Perhaps that’s why she was so attracted to the tall rowhouse and the small neglected yard laid before it. She stood in front of the house many times in the dark as an unwelcome, uninvited guest. Similar to the rats skittering in the low ambling bushes. Just like the yellow flowering weeds that took over the garden.

Claude pulled out a piece of cake wrapped in a napkin from her jacket that she saved from the potluck and tossed crumbled pieces into the bushes and grasses where the rats lived. A big rodent scampered out onto the stone path leading up to the rowhouse’s front steps, sat on its haunches and brought its front paws together over and over as if to clap, or to say thank you. Claude repeated the gesture to the rat, as if to say I see you, or you’re welcome.

Even unwelcome guests have needs. There were so many things Claude needed that she never had. By her teenage years she learned that if she needed something, she had to take it. Hold onto it for dear life. If she had a void inside her, she had to find something to fill it. And whatever she found was hers, and what was hers would be hers forever.

As she returned the napkin wrapped dessert to her jacket’s pocket, her hand brushed against something cool and sharp. Cake knife, she thought to herself. She must have accidentally taken it when she hastily snuck that piece of cake. That happened sometimes when she was rushing — she would occasionally, accidentally, take more than she needed. An honest mistake.

Rashid’s disappearance was an honest mistake, too. Astra would never hurt him. Not intentionally. Everything could be explained. And Claude would explain it that night to Rashid’s grandmother, who would have no choice but to understand. No other option existed. The vision of Astra in handcuffs could not come true.
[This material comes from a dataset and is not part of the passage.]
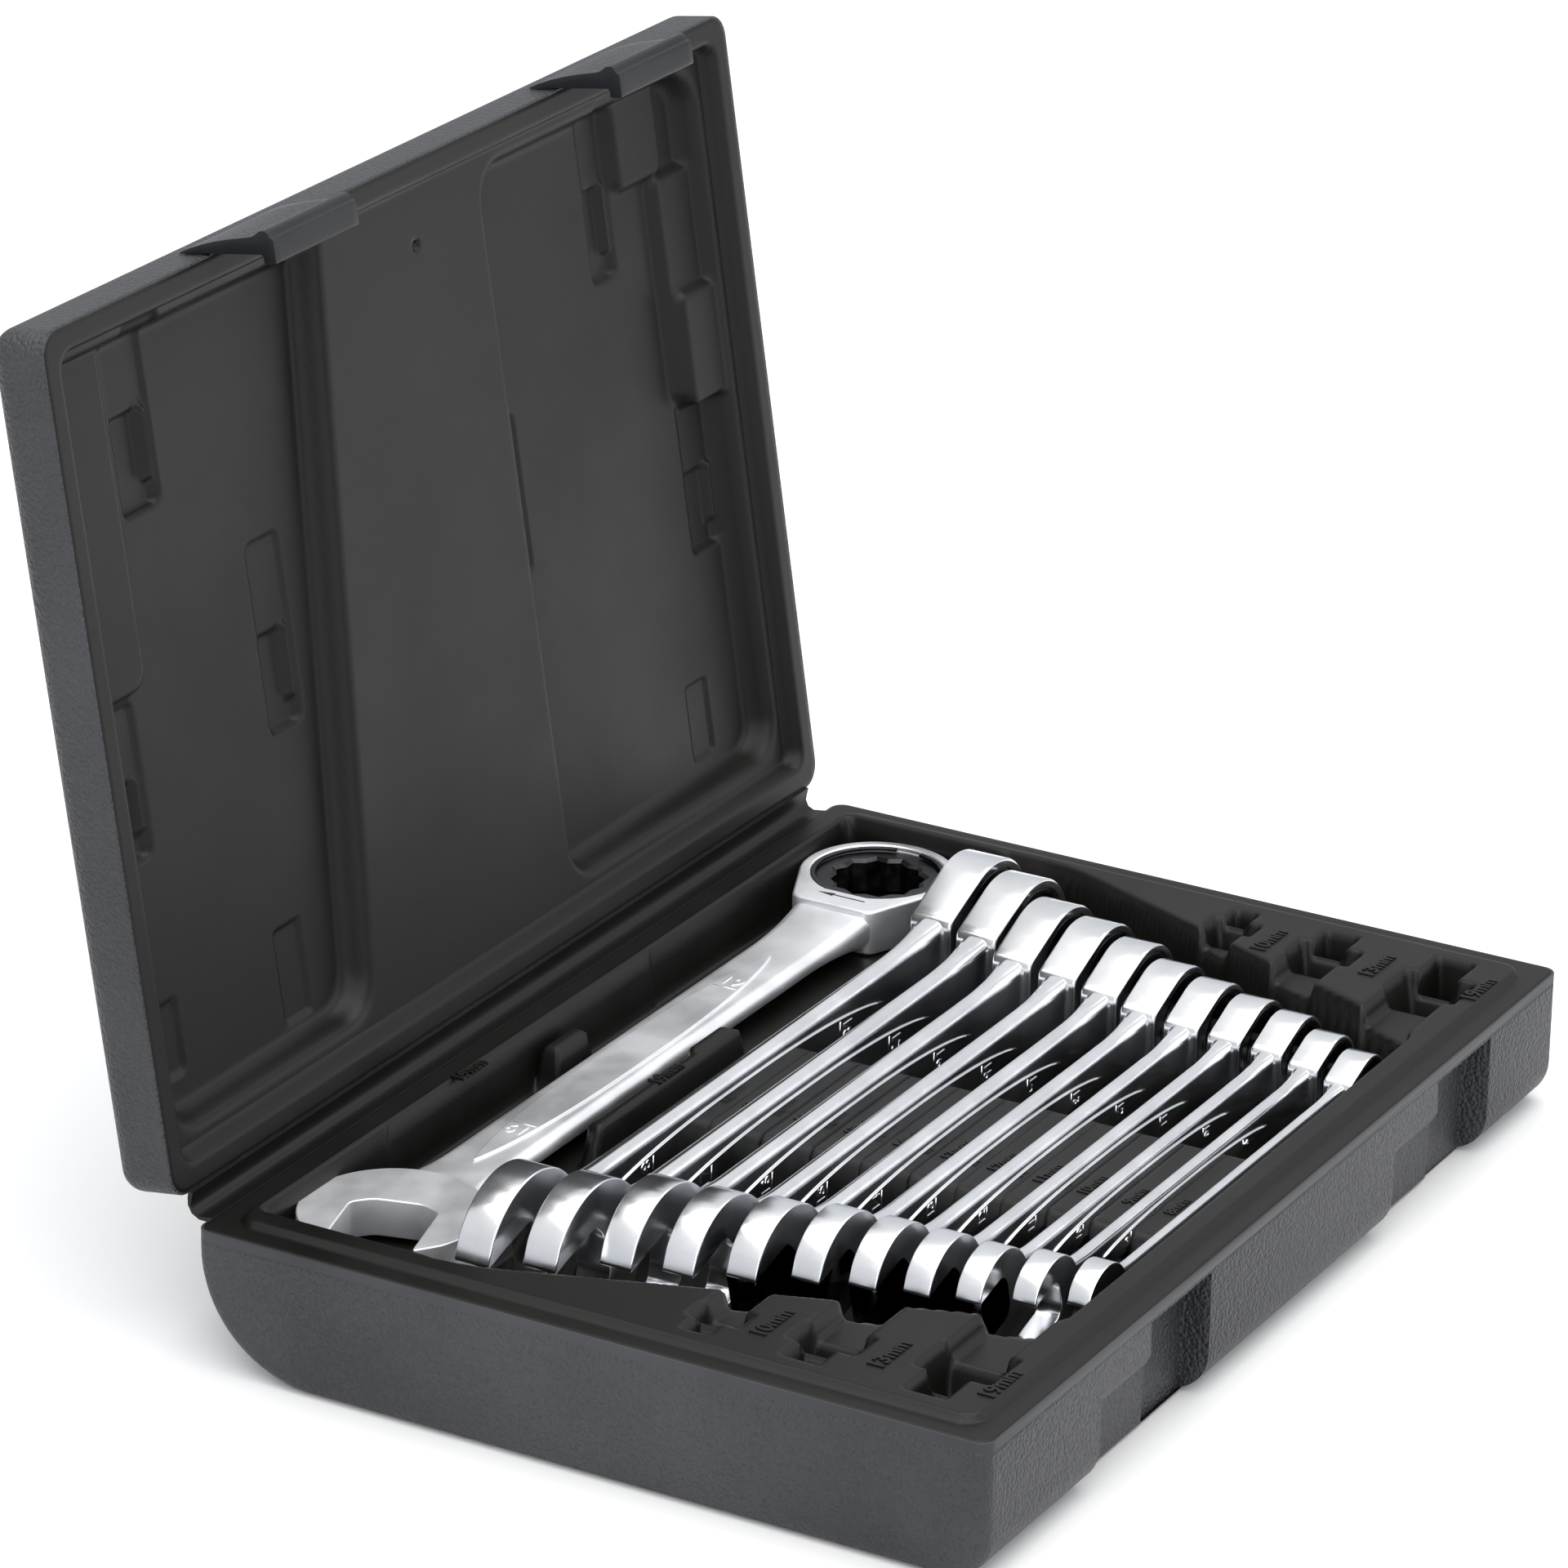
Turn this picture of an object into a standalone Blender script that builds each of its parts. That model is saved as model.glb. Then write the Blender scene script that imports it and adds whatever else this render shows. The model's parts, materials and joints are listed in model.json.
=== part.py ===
"""Set of twelve ratcheting combination wrenches, 8 to 19 mm, in a double-walled plastic case.

Frame: metres, +Z up.  The origin is the centre of the base's flat bottom.  X runs along the
hinge, +Y points at the hinge and -Y at the two latches.  The lid stands open, leaning back.
"""
import math

import bmesh
import bpy
from mathutils import Matrix, Vector

MM = 0.001

# ---- case: overall sizes -------------------------------------------------------------------
CASE_WIDTH = 270.0          # along the hinge
CASE_DEPTH = 186.0          # from latch side to hinge side
BASE_HEIGHT = 32.0          # bottom to rim
LID_HEIGHT = 14.5           # rim to the lid's outer face
WALL = 1.8                  # outer wall
SKIN = 1.4                  # inner wall
GAP = 0.3                   # clearance between neighbouring solids
REAR_RADIUS = 27.0          # big round at the hinge side of the base's bottom
FRONT_RADIUS = 10.0         # round at the latch side of the base's bottom
SIDE_RADIUS = 7.0           # round under the two short sides
LID_RADIUS = 5.0            # round around the lid's outer face

# ---- rim, lip and hinge --------------------------------------------------------------------
SHOULDER = 5.5              # flat rim outside the raised lip
LIP_RISE = 1.5              # how far the inner lip stands above the rim
LID_FLANGE = 5.0            # flat rim of the lid, which clears the lip
HINGE_REACH = 4.2           # from the wall to the fold of the hinge
HINGE_WEB = 1.2             # thickness of the hinge leaves
HINGE_INSET = 6.0           # hinge leaves end this far inside the side walls
LID_OPEN_DEG = 98.8         # rest pose, measured from closed

# ---- latches -------------------------------------------------------------------------------
LATCH_X = {"left": -60.0, "right": 77.0}
LATCH_WIDTH = 31.0
LATCH_THICK = 3.2
LATCH_REACH = 17.0          # below the lid's rim when closed
LATCH_ROOT = 7.0            # height of the root on the lid's front wall
LATCH_HOOK = 2.2            # how far the hook reaches in under the catch
LATCH_HOOK_HEIGHT = 3.0
LATCH_RUN = 0.6             # running clearance in front of the wall and under the catch
RECESS_LEFT = 11.0          # recess beyond the latch on its left
RECESS_RIGHT = 6.5          # recess beyond the latch on its right
RECESS_DEPTH = 5.0
CATCH_RISE = 4.6            # the catch stands this far out of the recess floor
CATCH_WIDTH = 22.5
FINGER_WIDTH = 19.0         # deeper finger pocket at the recess's right end
FINGER_DEPTH = 6.8

# ---- wrenches ------------------------------------------------------------------------------
LENGTH = {8: 140.0, 9: 150.0, 10: 160.0, 11: 165.0, 12: 171.0, 13: 178.0,
          14: 190.0, 15: 200.0, 16: 208.0, 17: 226.0, 18: 236.0, 19: 247.0}
STANDING = [18, 17, 16, 15, 14, 13, 12, 11, 10, 9, 8]   # from the hinge side to the latches
FLAT = 19                                               # lies flat along the hinge side
JAW_TILT_DEG = 15.0
JAW_PLAY = 0.15             # jaw is this much wider than the nut
HEAD_GAP = 2.65             # between neighbouring ring heads
ROW_START_Y = 39.8          # plane of the first standing wrench
ROW_START_X = 4.0           # middle of the first standing wrench
ROW_STEP_X = 0.55           # each smaller wrench sits this much further right
AXIS_HEIGHT = 23.0          # height of the standing wrenches' centre line
FLAT_Y = 66.5
FLAT_X = 2.0
FLAT_AXIS = 24.6            # height of the flat wrench's middle plane
BORE_FIT = 0.3              # gear to ring head, all round
LIP_SEAT = 1.0              # lip that holds the gear from below
CLIP_THICK = 0.8            # retaining ring
CLIP_SLOT_DEG = 24.0        # its opening
PAWL_TRAVEL = 0.5           # the pawl backs off this far as a tooth passes
RING_SEGMENTS = 24
HEAD_SEGMENTS = 20

# ---- tray ----------------------------------------------------------------------------------
FLOOR_LIFT = 0.3            # tray floor above the outer wall
HANDLE_CLEARANCE = 0.4      # slot to handle, each side
FLAT_CLEARANCE = 0.3        # shelf under the flat wrench
CAVITY_REAR = 87.0          # rear wall of the cavity, from the centre
CAVITY_LEFT = -124.0
CAVITY_RIGHT = 127.0
DECK_LEFT = [(-124.0, 36.0), (-82.0, -82.0)]     # slanted wall past the open ends
DECK_RIGHT = [(127.0, 26.0), (84.0, -82.0)]      # slanted wall past the ring ends
DECK_DROP = 4.5             # lower deck between the label bars
SHELF_EDGE = 45.4           # front edge of the flat wrench's shelf
SADDLE_HALF = 29.0          # the saddle that holds the handles, each side of its middle
SADDLE_X = 2.0
SADDLE_TOP = 24.0
SADDLE_ENDS = 3.0           # saddle material beyond the first and last slot
POCKET_FLOOR = 14.0
POCKET_OUTER = 125.0        # pockets start this far from the middle
POCKETS = {"10": (-20.4, 11.0, 13.5), "13": (-44.5, 14.5, 17.0), "19": (-72.8, 16.0, 23.5)}
LOW_DECK_SHARE = 0.45       # share of a pocket that the lower deck runs beside
PAD_FRONT_X = (-48.0, 19.0)                      # pad between the flat handle and the row
PAD_FRONT_WIDTH = 9.5
PAD_REAR_X = (-76.0, 37.0)                       # ledge behind the flat handle
PAD_REAR_DEPTH = 4.5
PAD_BUMP_X = (-18.0, 0.0)                        # bump that steadies the flat handle
PAD_TOP = 29.5
PAD_PLAY = 0.8              # pads to the flat handle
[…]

Claude would sooner trade places than let that happen.

Claude ambled up the short stone path to the rowhouse’s front entrance and knocked on the door, her other hand hidden in her cake pocket. Patient and still, Claude held her breath until the door started to creak open.

There was only one witness this time around: the large rat. Still sitting on his haunches, the rat started to clap again, thanking Claude for her generosity. As if to thank Claude for her care. For all she had done to make his house a home.